Betting on Hindutva and Ram temple issues
Like every election, this time also BJP tried to push its Hindutva agenda just before the elections and invoked the Ram temple issue. Both, Amit Shah and PM Narendra Modi accused Congress of trying to act as an impediment in the construction of the temple.
It also accused the Congress of stalling the case in the Supreme Court. Sangh Parivar and sadhus-saints also tried to raise the issue of Ram Mandir before elections, but the strategy could not prove successful to convert it into votes as it did in 1990s elections. In fact, the angst of Hindus against the BJP on the issue of Ram temple has only been exacerbated.
BJP did not give much priority to development issues that helped it to come to power in 2014. (Photo: PTI)
Ordinance on SC / ST Act
Before the elections in five states, the central government led by the BJP had formulated a strategy to mobilise Dalit voters by bringing an Ordinance against the Supreme Court’s decision on the SC/ST Act. But the party’s strategy fell flat on its face.
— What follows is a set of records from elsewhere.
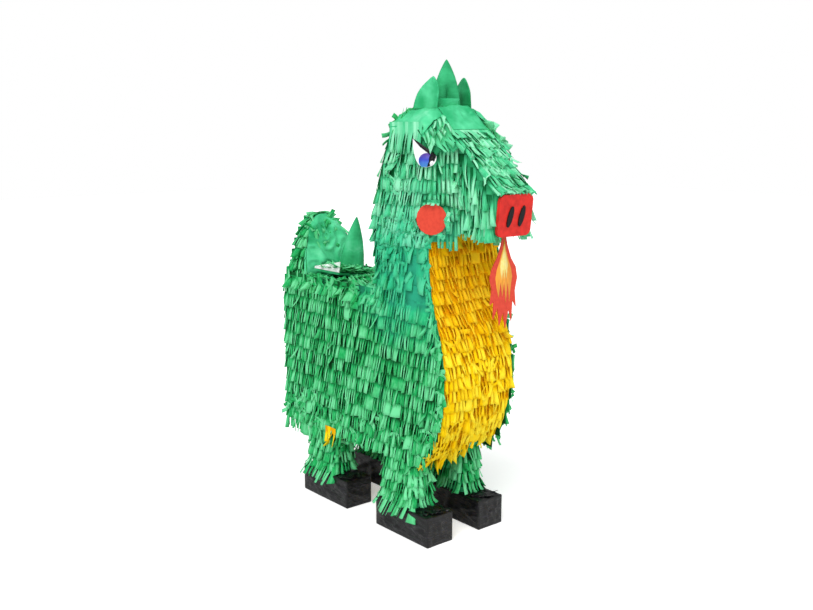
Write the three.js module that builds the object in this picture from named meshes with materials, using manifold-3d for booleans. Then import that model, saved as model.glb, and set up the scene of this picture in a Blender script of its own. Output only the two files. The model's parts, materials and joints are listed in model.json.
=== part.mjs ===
// A dragon pinata: a hollow corrugated-board animal on four boxed feet, with crepe-paper fringe glued on in rows.
// Millimetres, +Z up. The dragon faces -Y and its right side is -X. The origin is on the floor, under the
// middle of the whole object. Each fringe is a plain solid that fills the depth its strips take up.
import * as THREE from "three";
import { mergeVertices } from "three/addons/utils/BufferGeometryUtils.js";
import Module from "manifold-3d";

const wasm = await Module();
wasm.setup();

// ---- Driving dimensions ----
const board = 3; // corrugated board
const card = 1.2; // thin card of the glued-on pictures
const gap = 0.3; // glue line between pieces that touch

const bodyWidth = 116; // over the two flank panels
const bodyLength = 342; // chest to rump
const bellyZ = 108; // floor to the underside of the body
const backZ = 310; // floor to the top of the back
const chinZ = 394; // floor to the underside of the head
const crownZ = 540; // floor to the top of the head
const chestSweep = 44; // the chest's foot is set back this far behind its fullest part
const chestToNeck = 30; // the neck's front stands this far behind the chest
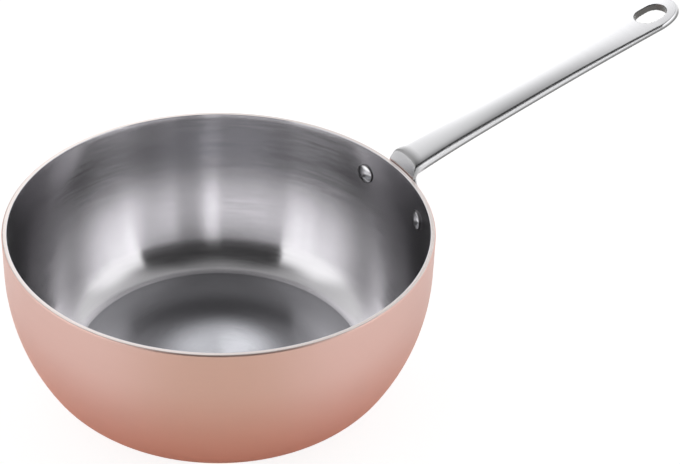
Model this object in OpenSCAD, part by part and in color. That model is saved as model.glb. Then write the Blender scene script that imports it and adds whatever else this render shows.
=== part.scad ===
// Saucier pan: a clad bowl with a cast steel handle riveted to its wall.
// The origin is the centre of the base's underside, +Z is up and the handle points along +X.
// All sizes are in millimetres and all angles in degrees.

/* [Bowl] */
// Inside diameter of the bowl at its rim
rim_inner_d = 200; // [180:1:220]
// Height of the upright wall under the rim
upright_h = 20; // [19:0.5:40]
// Angle through which the belly turns in below the upright wall
belly_turn = 29; // [22:1:34]
// Outside radius of the knee between the belly and the base
knee_r = 31; // [24:1:36]
// Angle from upright at which the knee meets the base corner
knee_turn = 62; // [54:1:70]
// Outside radius of the corner round the flat base
base_corner_r = 12; // [8:0.5:18]

/* [Layers] */
// Thickness of the copper layer outside
copper_t = 0.5; // [0.4:0.1:1]
// Thickness of the aluminium layer in the middle
core_t = 1.6; // [1.2:0.1:2.5]
// Thickness of the steel layer inside
liner_t = 0.4; // [0.3:0.1:0.8]
// Radius that rounds the rim's outer edge
rim_round = 0.9; // [0.6:0.1:1.2]
// Radius that eases the rim's inner edge
rim_ease = 0.25; // [0.1:0.05:0.3]

/* [Handle] */
// Length of the handle from the wall to its tip, along its slope
handle_l = 171; // [140:1:200]
// Slope of the handle above level
handle_slope = 17.6; // [12:0.1:24]
// Height of the handle's top above the rim where it leaves the wall
neck_rise = 6.3; // [5:0.1:8]
// Thickness of the handle at its middle line
grip_t = 6; // [5.5:0.1:8]
// Radius across the handle of its crowned top
crown_r = 22; // [20:1:40]
// Radius across the handle of the flatter crown round its eye
eye_crown_r = 60; // [40:5:120]
// How far that flatter crown lies below the first one's line at the eye's middle
eye_drop = 2.6; // [1.5:0.1:3]
// Length over which it falls away, measured back from the eye's middle
eye_fall_l = 60; // [40:5:80]
// Width of the handle at the wall
neck_w = 20.6; // [20:0.2:23]
// Width of the handle at its waist
waist_w = 18.4; // [16:0.2:19.6]
// Distance from the wall to the waist, along the slope
waist_at = 34; // [25:1:50]
// Width of the handle's end at its widest
tip_w = 24.4; // [22:0.2:27]
// Length of the rounded end beyond its widest place
tip_l = 17.5; // [12:0.1:20]
// Radius that rounds the shoulders over the rim
shoulder_r = 5; // [3:0.5:6]
// Slope at which that rounding runs out along the handle
shoulder_slope = 34; // [28:1:45]

/* [Hanging eye] */
// Width of the eye
eye_w = 12.6; // [9:0.2:14]
// Length of the eye along the handle
eye_l = 17.4; // [15:0.2:22]
// Distance from the eye's middle to the handle's tip
eye_at = 15.7; // [15:0.1:22]

/* [Riveting flange] */
// Thickness of the flange that lies on the wall
flange_t = 2.7; // [2:0.1:4]
// Radius of the flange round each rivet
lobe_r = 9.5; // [7.5:0.5:11]
// Depth of the hollow in the flange's upper and lower edges, between the rivets
flange_dip = 0.8; // [0.5:0.1:1.5]
// Radius that blends the neck into the top of the flange
neck_fillet_r = 8.5; // [5:0.5:10]
// Radius that fills the corner under the neck
under_fillet_r = 1.5; // [1:0.5:3]

/* [Rivets] */
// Distance between the rivets, measured straight across at the wall
rivet_pitch = 49; // [44:1:56]
// Distance from the rim down to the rivets
rivet_drop = 15; // [12:0.5:15.5]
// Diameter of the rivet's shank
rivet_d = 5.6; // [4:0.2:6]
// Diameter of the rivet's heads
head_d = 10; // [8:0.5:12]
// Height of the domed heads over the face they sit on
head_h = 2.1; // [1.5:0.1:3]
// Height of the upright edge under each dome
head_edge = 0.5; // [0.3:0.1:0.8]
// Gap round the shank in its holes
rivet_gap = 0.05; // [0.02:0.01:0.15]

/* [Hidden] */
$fn = 160;

copper_color = [0.84, 0.57, 0.47];
core_color = [0.80, 0.80, 0.81];
liner_color = [0.62, 0.62, 0.64];
handle_color = [0.88, 0.88, 0.89];
rivet_color = [0.76, 0.76, 0.78];

// Length by which a cutter passes the face it cuts
past = 1;
// Depth by which joined shapes reach into each other
lap = 0.4;
// Excess that makes the bowl's arcs cross where they would only touch
proud = 0.01;
// The same for the arcs of the handle's outline
ease = 0.05;
// Facets of the long arcs, which have radii of half a metre and more
long_fn = 1440;

// Bowl: the wall's radii, and the centres of the arcs of its outer outline
wall_t = copper_t + core_t + liner_t;
rim_inner_r = rim_inner_d / 2;
rim_r = rim_inner_r + wall_t;
belly_r = rim_r;
knee_c = (belly_r - knee_r) * [cos(belly_turn), -sin(belly_turn)];
corner_c = knee_c + (knee_r - base_corner_r) * [cos(knee_turn), -sin(knee_turn)];
belly_z = base_corner_r - corner_c[1];
pan_h = belly_z + upright_h;

// Handle: places along its slope, measured from the wall
tip_s = handle_l - tip_l;
eye_s = handle_l - eye_at;
root_s = 12;
eye_fall = atan(eye_drop / eye_fall_l);
grip_side_r = side_radius(tip_s - waist_at, (tip_w - waist_w) / 2 - 2 * ease);
neck_side_r = side_radius(waist_at, (neck_w - waist_w) / 2);
under_z = pan_h + neck_rise - grip_t / cos(handle_slope);
neck_top_z = under_z + flange_t * tan(handle_slope) + lap;

// Flange and rivets
flange_r = rim_r + flange_t;
rivet_z = pan_h - rivet_drop;
rivet_turn = asin(rivet_pitch / 2 / rim_r);
neck_turn = asin((neck_w / 2 - 2 * lap) / flange_r);
strip_h = 2 * (lobe_r - flange_dip);
flange_top_z = rivet_z + strip_h / 2;
dome_h = head_h - head_edge;
dome_r = (pow(head_d / 2, 2) + pow(dome_h, 2)) / (2 * dome_h);

// Radius of an arc that is level at one end and rises by rise over run
function side_radius(run, rise) = (pow(run, 2) + pow(rise, 2)) / (2 * rise);

// Point at a distance r from the origin, turned down from level by a
function down(r, a) = [r * cos(a), -r * sin(a)];

// What lies outside an arc round centre, between the direction from and straight down
module outside(centre, r, from)
    translate(centre) difference() {
        polygon([[0, 0], down(2 * rim_r, from), [0, -2 * rim_r]]);
        circle(r);
    }

// Half outline of the bowl, filled from the axis, drawn in by inset and standing up to top.
// Height is measured from the rim here, so that the rim's numbers stay round.
module bowl_fill(inset, top)
    translate([0, -upright_h]) difference() {
        union() {
            square([rim_r - inset, upright_h + top]);
            intersection() {
                circle(belly_r - inset);
                translate([0, inset - belly_z]) square([rim_r, belly_z - inset]);
            }
        }
        outside(knee_c, knee_r - inset + proud, belly_turn);
        outside(corner_c, base_corner_r - inset + 2 * proud, knee_turn);
    }

// Corner to remove so that an edge at the rim's height is rounded with radius r
module rim_corner(edge_r, r, outward)
    difference() {
        translate([outward ? edge_r - r : edge_r - past, -r]) square(r + past);
        translate([outward ? edge_r - r : edge_r + r, -r]) circle(r);
    }

// One layer of the bowl's wall between two depths below its outer face
module layer(outer_inset, inner_inset)
    difference() {
        translate([0, 0, pan_h]) rotate_extrude() difference() {
            bowl_fill(outer_inset, 0);
            bowl_fill(inner_inset, past);
            rim_corner(rim_r, rim_round, true);
            rim_corner(rim_inner_r, rim_ease, false);
        }
        rivet_holes();
    }

// Places its children on the axis of a rivet, with +Z pointing out of the bowl
module on_rivet(side)
    rotate([0, 0, side * rivet_turn]) translate([0, 0, rivet_z]) rotate([0, 90, 0]) children();

module rivet_holes()
    for (side = [-1, 1])
        on_rivet(side) translate([0, 0, rim_inner_r / 2]) cylinder(d = rivet_d + 2 * rivet_gap, h = rim_r);

module copper_shell()
    color(copper_color) layer(0, copper_t);

module aluminium_core()
    color(core_color) layer(copper_t, copper_t + core_t);

module steel_liner()
    color(liner_color) layer(copper_t + core_t, wall_t);

// Places its children on the handle's slope: origin on its top middle line at the wall
module on_slope()
    translate([rim_r, 0, pan_h + neck_rise]) rotate([0, -handle_slope, 0]) children();

// Outline of the handle seen square to its slope: a waist, and a rounded end
module plan()
    difference() {
        union() {
            translate([-root_s, -tip_w]) square([root_s + tip_s, 2 * tip_w]);
            translate([tip_s, 0]) scale([2 * tip_l / tip_w, 1]) circle(d = tip_w);
        }
        for (side = [-1, 1]) {
            translate([waist_at, side * (waist_w / 2 + neck_side_r)]) circle(neck_side_r, $fn = long_fn);
            intersection() {
                translate([waist_at, side * (waist_w / 2 + ease + grip_side_r)]) circle(grip_side_r, $fn = long_fn);
                translate([waist_at, side > 0 ? 0 : -2 * tip_w]) square([handle_l, 2 * tip_w]);
            }
        }
    }

// Hanging eye: a slot with round ends
module eye()
    translate([eye_s, 0]) {
        straight = eye_l - eye_w;
        square([straight, eye_w], center = true);
        for (end = [-1, 1])
            translate([end * straight / 2, 0]) circle(d = eye_w);
    }

// A crowned top of radius r, whose top line falls by an angle beyond a place along the slope
module crown(r, at, fall)
    translate([at, 0, 0]) rotate([0, fall, 0]) translate([-at - root_s - past, 0, -r])
        rotate([0, 90, 0]) cylinder(r = r, h = handle_l + root_s + 3 * past);

// The handle's bar: flat below, crowned above, flatter round the eye, with its shoulders
// rounded over the rim
module grip()
    difference() {
        on_slope() intersection() {
            translate([0, 0, -grip_t]) linear_extrude(grip_t + past) difference() {
                plan();
                eye();
            }
            crown(crown_r, 0, 0);
            crown(eye_crown_r, eye_s - eye_fall_l, eye_fall);
        }
        for (side = [0, 1])
            mirror([0, side, 0]) shoulder_cutter();
    }

// What lies outside a rounded shoulder, carried up a steeper slope than the handle's
module shoulder_cutter()
    translate([rim_r, neck_w / 2 - shoulder_r, pan_h + neck_rise - shoulder_r / cos(shoulder_slope)])
        rotate([0, -shoulder_slope, 0]) translate([-root_s, 0, 0]) rotate([90, 0, 90])
            linear_extrude(3 * root_s) difference() {
                translate([0, -2 * shoulder_r]) square([shoulder_r + 2 * past, 3 * shoulder_r + 2 * past]);
                translate([0, -3 * shoulder_r]) square([shoulder_r, 3 * shoulder_r]);
                circle(shoulder_r);
            }

// Front view of the neck below the bar: upright sides, just inside the bar's, that flare below
module neck_outline() {
    half_w = neck_w / 2 - lap + neck_fillet_r;
    low = flange_top_z - lap;
    difference() {
        translate([-half_w, low - lap]) square([2 * half_w, neck_top_z - low + lap]);
        for (side = [-1, 1])
            translate([side * half_w, low + neck_fillet_r]) circle(neck_fillet_r);
    }
}

// Flange: a strip of the wall's own curve with a round lobe at each rivet, and the neck above
module flange()
    intersection() {
        cylinder(r = flange_r, h = pan_h + neck_rise);
        union() {
            rotate([0, 0, -rivet_turn]) rotate_extrude(angle = 2 * rivet_turn)
                translate([rim_r / 2, rivet_z - strip_h / 2]) square([rim_r, strip_h]);
            for (side = [-1, 1])
                on_rivet(side) translate([0, 0, rim_r / 2]) cylinder(r = lobe_r, h = rim_r);
            translate([rim_r / 2, 0, 0]) rotate([90, 0, 90]) linear_extrude(rim_r) neck_outline();
        }
    }

// Rounded filling in the corner between the neck and the handle's underside
module under_fillet()
    rotate([0, 0, -neck_turn]) rotate_extrude(angle = 2 * neck_turn) under_fillet_outline();

module under_fillet_outline() {
    x = flange_r + under_fillet_r - lap / 2;
    z = under_z + (x - rim_r) * tan(handle_slope) - (under_fillet_r - lap / 2) / cos(handle_slope);
    difference() {
        polygon([
            [rim_r - past, z - lap], [x, z - lap], [x, z], [x, under_z + (x - rim_r) * tan(handle_slope)],
            [rim_r - past, under_z + lap]
        ]);
        translate([x, z]) circle(under_fillet_r);
    }
}

module handle()
    color(handle_color) difference() {
        union() {
            grip();
            flange();
            under_fillet();
        }
        cylinder(r = rim_r, h = 2 * pan_h);
        rivet_holes();
    }

// Rivet head: a low dome on a short upright edge, standing on z = 0 and sunk by depth below it
module head(depth)
    rotate_extrude() {
        translate([0, -depth]) square([head_d / 2, depth + head_edge]);
        intersection() {
            translate([0, head_h - dome_r]) circle(dome_r);
            translate([0, head_edge - lap]) square([head_d / 2, dome_h + lap]);
        }
    }

// Rivet: a head on the liner's inner face, a shank through wall and flange, a head on the flange
module rivet(side)
    color(rivet_color) {
        on_rivet(side) translate([0, 0, rim_inner_r - lap])
            cylinder(d = rivet_d, h = wall_t + flange_t + 2 * lap);
        intersection() {
            on_rivet(side) translate([0, 0, rim_inner_r]) mirror([0, 0, 1]) head(lap);
            cylinder(r = rim_inner_r, h = pan_h);
        }
        difference() {
            on_rivet(side) translate([0, 0, flange_r]) head(lap);
            cylinder(r = flange_r, h = pan_h);
        }
    }

module rivet_left() rivet(1);

module rivet_right() rivet(-1);

copper_shell();
aluminium_core();
steel_liner();
handle();
rivet_left();
rivet_right();
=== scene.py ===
"""Saucier pan: a clad copper bowl with a brushed steel lining and a polished cast handle.

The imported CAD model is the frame. Each CAD node is replaced by a finer mesh of the same shape:
the bowl's layers are turned from one outline, the handle is meshed from a distance field with
rounded edges, and the rivets are turned from a domed outline. Lengths here are in millimetres
until a mesh or a material is made, and angles in degrees, as in the part's source.
"""
import math

import bpy
import numpy as np
from mathutils import Matrix, Vector


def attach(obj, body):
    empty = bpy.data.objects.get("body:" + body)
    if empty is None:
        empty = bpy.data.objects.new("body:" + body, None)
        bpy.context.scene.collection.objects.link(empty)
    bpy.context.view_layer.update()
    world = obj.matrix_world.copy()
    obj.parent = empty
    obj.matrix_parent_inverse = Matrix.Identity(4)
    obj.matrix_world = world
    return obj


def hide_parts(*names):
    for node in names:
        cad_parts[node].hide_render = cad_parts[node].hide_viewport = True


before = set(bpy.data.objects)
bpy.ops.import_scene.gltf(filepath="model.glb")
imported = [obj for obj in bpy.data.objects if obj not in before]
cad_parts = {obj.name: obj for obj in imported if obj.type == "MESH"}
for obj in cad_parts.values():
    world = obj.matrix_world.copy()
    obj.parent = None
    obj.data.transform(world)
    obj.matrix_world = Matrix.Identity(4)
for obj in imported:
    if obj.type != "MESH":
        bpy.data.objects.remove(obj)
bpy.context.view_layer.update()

MM = 0.001
TINY = 1e-6

# Bowl, as in the part's source
RIM_INNER_R = 100.0
COPPER_T = 0.5
CORE_T = 1.6
LINER_T = 0.4
WALL_T = COPPER_T + CORE_T + LINER_T
RIM_R = RIM_INNER_R + WALL_T
UPRIGHT_H = 20.0
BELLY_TURN = 29.0
KNEE_R = 31.0
KNEE_TURN = 62.0
CORNER_R = 12.0
RIM_ROUND = 0.9
RIM_EASE = 0.25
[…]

On the flip side, it brought about resentment amongst the upper caste voter, which is BJP's core base.
In addition to this self-defeating strategy of the BJP, it did not give much priority to development issues that helped it to come to power in 2014. The party’s star campaigners incessantly attacked Congress’s 60 years rule, focussed much on the Nehru-Gandhi family, and referred Sonia Gandhi as a widow of the Congress party, while the Congress President Rahul Gandhi continued to attack Modi government on its governance.
He attacked the present dispensation on agricultural distress, farmer’s suicide, Rafale deal, Mehul Choksi and Nirav Modi, GST, farmers' debt and loan waiver. This seems to have struck chord a right chord with the common men and paid dividends to the Congress.